Page 61 of the Opinion

This case, will be heard by the United States Supreme Court, where it has been renamed Murthy v. Missouri (Cause No. 23A243 (23-411).

Glenn Greenwald discussed the decision of the Fifth Circuit. Here's an excerpt from his video transcript at Locals:

Tonight: One of the most significant First Amendment victories in years. In July, we reported (you can read or watch it here! https://rumble.com/v2ybni6-system-update-show-110.html) on an extraordinary ruling from a federal district court in Louisiana which ruled that the Biden administration and several key components of it, including the White House, the FBI, the Department of Homeland Security and the Center for Disease Control, had engaged in a massive and grave violation of the First Amendment's guarantee of free speech by threatening and coercing Big Tech platforms to censor the speech of American citizens those government agencies and officials disliked.

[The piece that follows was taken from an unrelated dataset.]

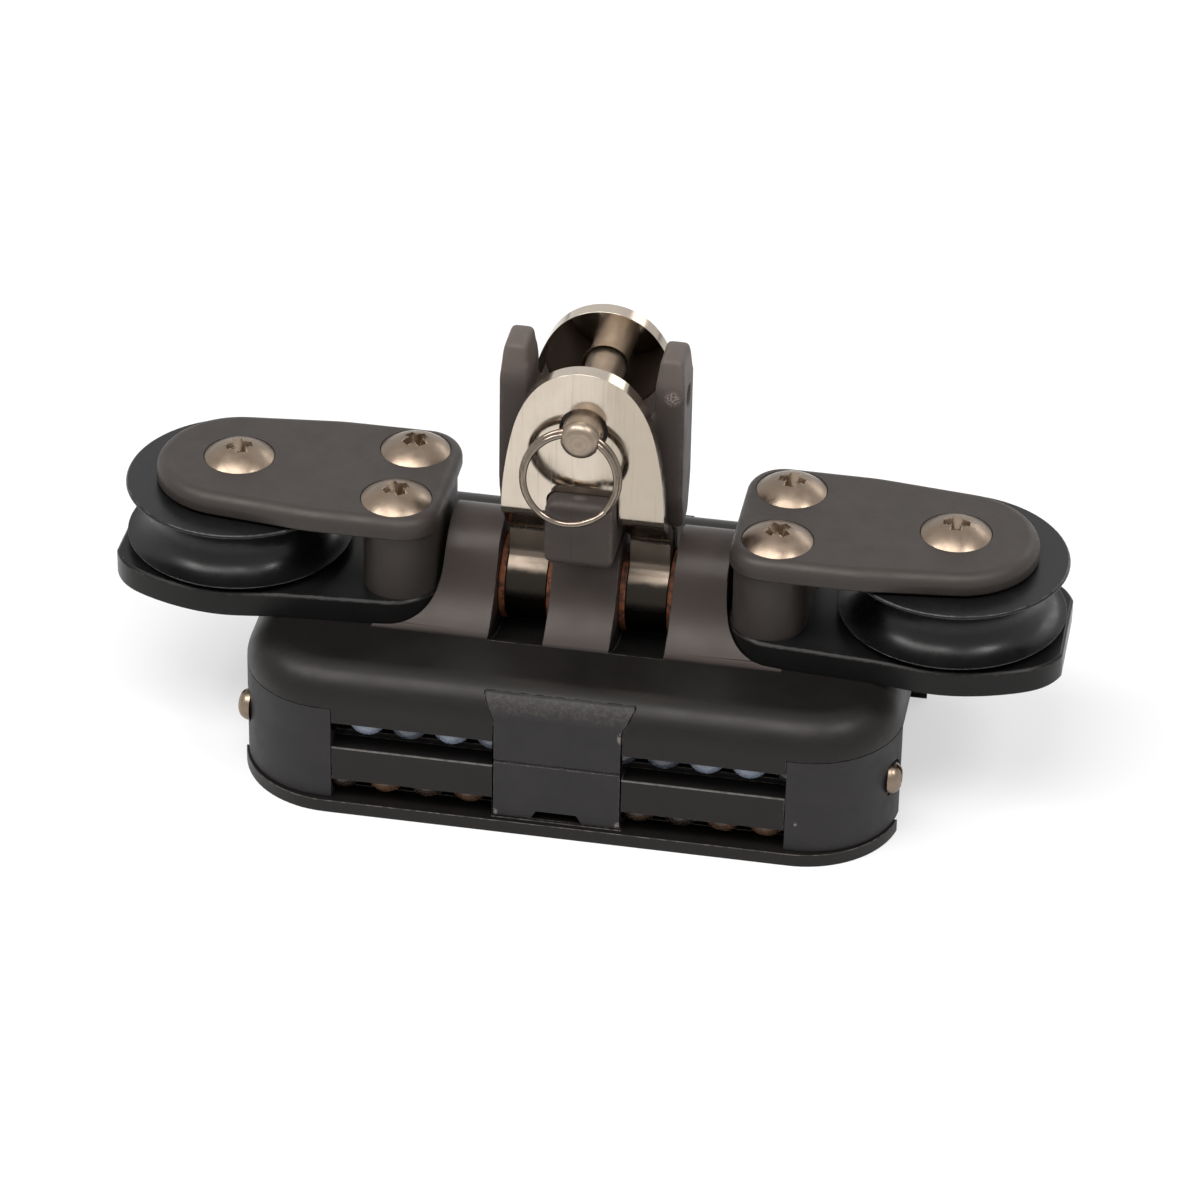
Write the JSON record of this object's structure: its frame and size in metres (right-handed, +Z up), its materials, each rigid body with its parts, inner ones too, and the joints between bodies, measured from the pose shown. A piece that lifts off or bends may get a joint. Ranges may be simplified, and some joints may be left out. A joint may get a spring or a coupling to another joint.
{
  "type": "ball-bearing track car",
  "caption": "Low black car for a sailboat T-track: recirculating ball races in its flanks, a steel toggle with clevis pin on top and a grooved sheave under a cheek cover at each end.",
  "frame": {"origin": "bottom centre of the car, on the plane of its foot flange, midway between the two sheaves", "axes": "+X along the track, +Y away from the side with the split ring, +Z up from the deck"},
  "size_m": [0.1436, 0.06, 0.0688],
  "materials": {
    "anodised_body": "black hard anodised, satin",
    "cap_plastic": "moulded, matt",
    "stainless_screw": "satin",
    "pale_ball": "polished",
    "brown_ball": "satin",
    "stainless_pin": "turned and polished",
    "washer_fibre": "matt",
    "plate_anodised": "black anodised, satin",
    "hub_metal": "turned",
    "cover_composite": "fine cast texture",
    "sheave_plastic": "smooth, semi-gloss",
    "liner_plastic": "turned",
    "polished_steel": "polished, finely scratched",
    "insert_plastic": "moulded, matt",
    "ring_wire": "polished"
  },
  "bodies": {
    "car": {"car_body": "anodised_body", "end_cap_front_right": "cap_plastic", "end_cap_front_left": "cap_plastic", "end_cap_back_right": "cap_plastic", "end_cap_back_left": "cap_plastic", "end_cap_screws": "stainless_screw", "keeper_front": "cap_plastic", "keeper_back": "cap_plastic", "upper_balls_front": "pale_ball", "upper_balls_back": "pale_ball", "lower_balls_front": "brown_ball", "lower_balls_back": "brown_ball", "axle": "stainless_pin", "thrust_washer_inner_right": "washer_fibre", "thrust_washer_outer_right": "washer_fibre", "thrust_washer_inner_left": "washer_fibre", "thrust_washer_outer_left": "washer_fibre", "base_plate_right": "plate_anodised", "sheave_hub_right": "hub_metal", "cheek_cover_right": "cover_composite", "hub_screw_right": "stainless_screw", "cover_screws_right": "stainless_screw", "base_plate_left": "plate_anodised", "sheave_hub_left": "hub_metal", "cheek_cover_left": "cover_composite", "hub_screw_left": "stainless_screw", "cover_screws_left": "stainless_screw"},
    "toggle": {"strap": "polished_steel", "upright_insert": "insert_plastic"},
    "clevis_pin": {"clevis_pin": "stainless_pin"},
    "split_ring": {"split_ring": "ring_wire"},
    "sheave_unit_right": {"sheave_right": "sheave_plastic", "sheave_liner_right": "liner_plastic"},
    "sheave_unit_left": {"sheave_left": "sheave_plastic", "sheave_liner_left": "liner_plastic"}
  },
  "joints": [
    {"name": "toggle_swing", "type": "hinge", "parent": "car", "child": "toggle", "pos_m": [0, 0, 0.0265], "axis": [1, 0, 0], "range_deg": [-45, 45]},
    {"name": "pin_turn", "type": "hinge", "parent": "toggle", "child": "clevis_pin", "pos_m": [0, 0, 0.0595], "axis": [0, 1, 0], "continuous": true},
    {"name": "ring_swing", "type": "hinge", "parent": "clevis_pin", "child": "split_ring", "pos_m": [0, -0.01255, 0.0595], "axis": [-0.9816, 0, 0.1908], "range_deg": [0, 150]},
    {"name": "sheave_right_turn", "type": "hinge", "parent": "car", "child": "sheave_unit_right", "pos_m": [0.0543, 0, 0.034], "axis": [0, 0, 1], "continuous": true},
    {"name": "sheave_left_turn", "type": "hinge", "parent": "car", "child": "sheave_unit_left", "pos_m": [-0.0543, 0, 0.034], "axis": [0, 0, 1], "continuous": true}
  ]
}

The district court enjoined – barred – all officials in those agencies from communicating threats or coercion of any further kind to tech platforms with the intent to have speech censored. The case is brought by several American citizens who had their speech prohibited or their accounts banned by Big Tech at the behest of their own government. Among them was Stanford School of Medicine, Doctor J. Jay Bhattacharya, who dissented from several of the most important COVID pronouncements of the health policy establishment and for that reason alone was barred by his own government from being heard on Facebook, Twitter and elsewhere.

The Biden DOJ, which has made clear that, like Democrats generally, they regard their ability to have the Internet censored as a top priority, immediately announced they would appeal this ruling. And they did. But on Friday, a three-judge appellate court composed of two Bush nominees and one Trump nominee upheld not all, but most of the ruling, including its most foundational parts. The appellate panel emphasized what a grave and unusually invasive free speech violation this was: “The Supreme Court has rarely been faced with a coordinated campaign” of censorship code “of this magnitude orchestrated by federal officials.” The result said the court was, “suppressing millions of protected free speech postings.” The ruling was based on the long-standing principle that the First Amendment free speech guarantee not only bars the state from directly censoring but also forcing or otherwise coercing private actors to censor for them.

The appellate court found that four agencies in particular were guilty of using threats to all but force social media platforms to censor at their command – the White House the FBI, the CDC and the surgeon general – and, as a result, ban them from engaging in such communications or threats going forward. We will discuss the broad and very significant implications of this decision. We'll also speak to one of the lead lawyers who represented the plaintiffs in this case: Jenin Younes.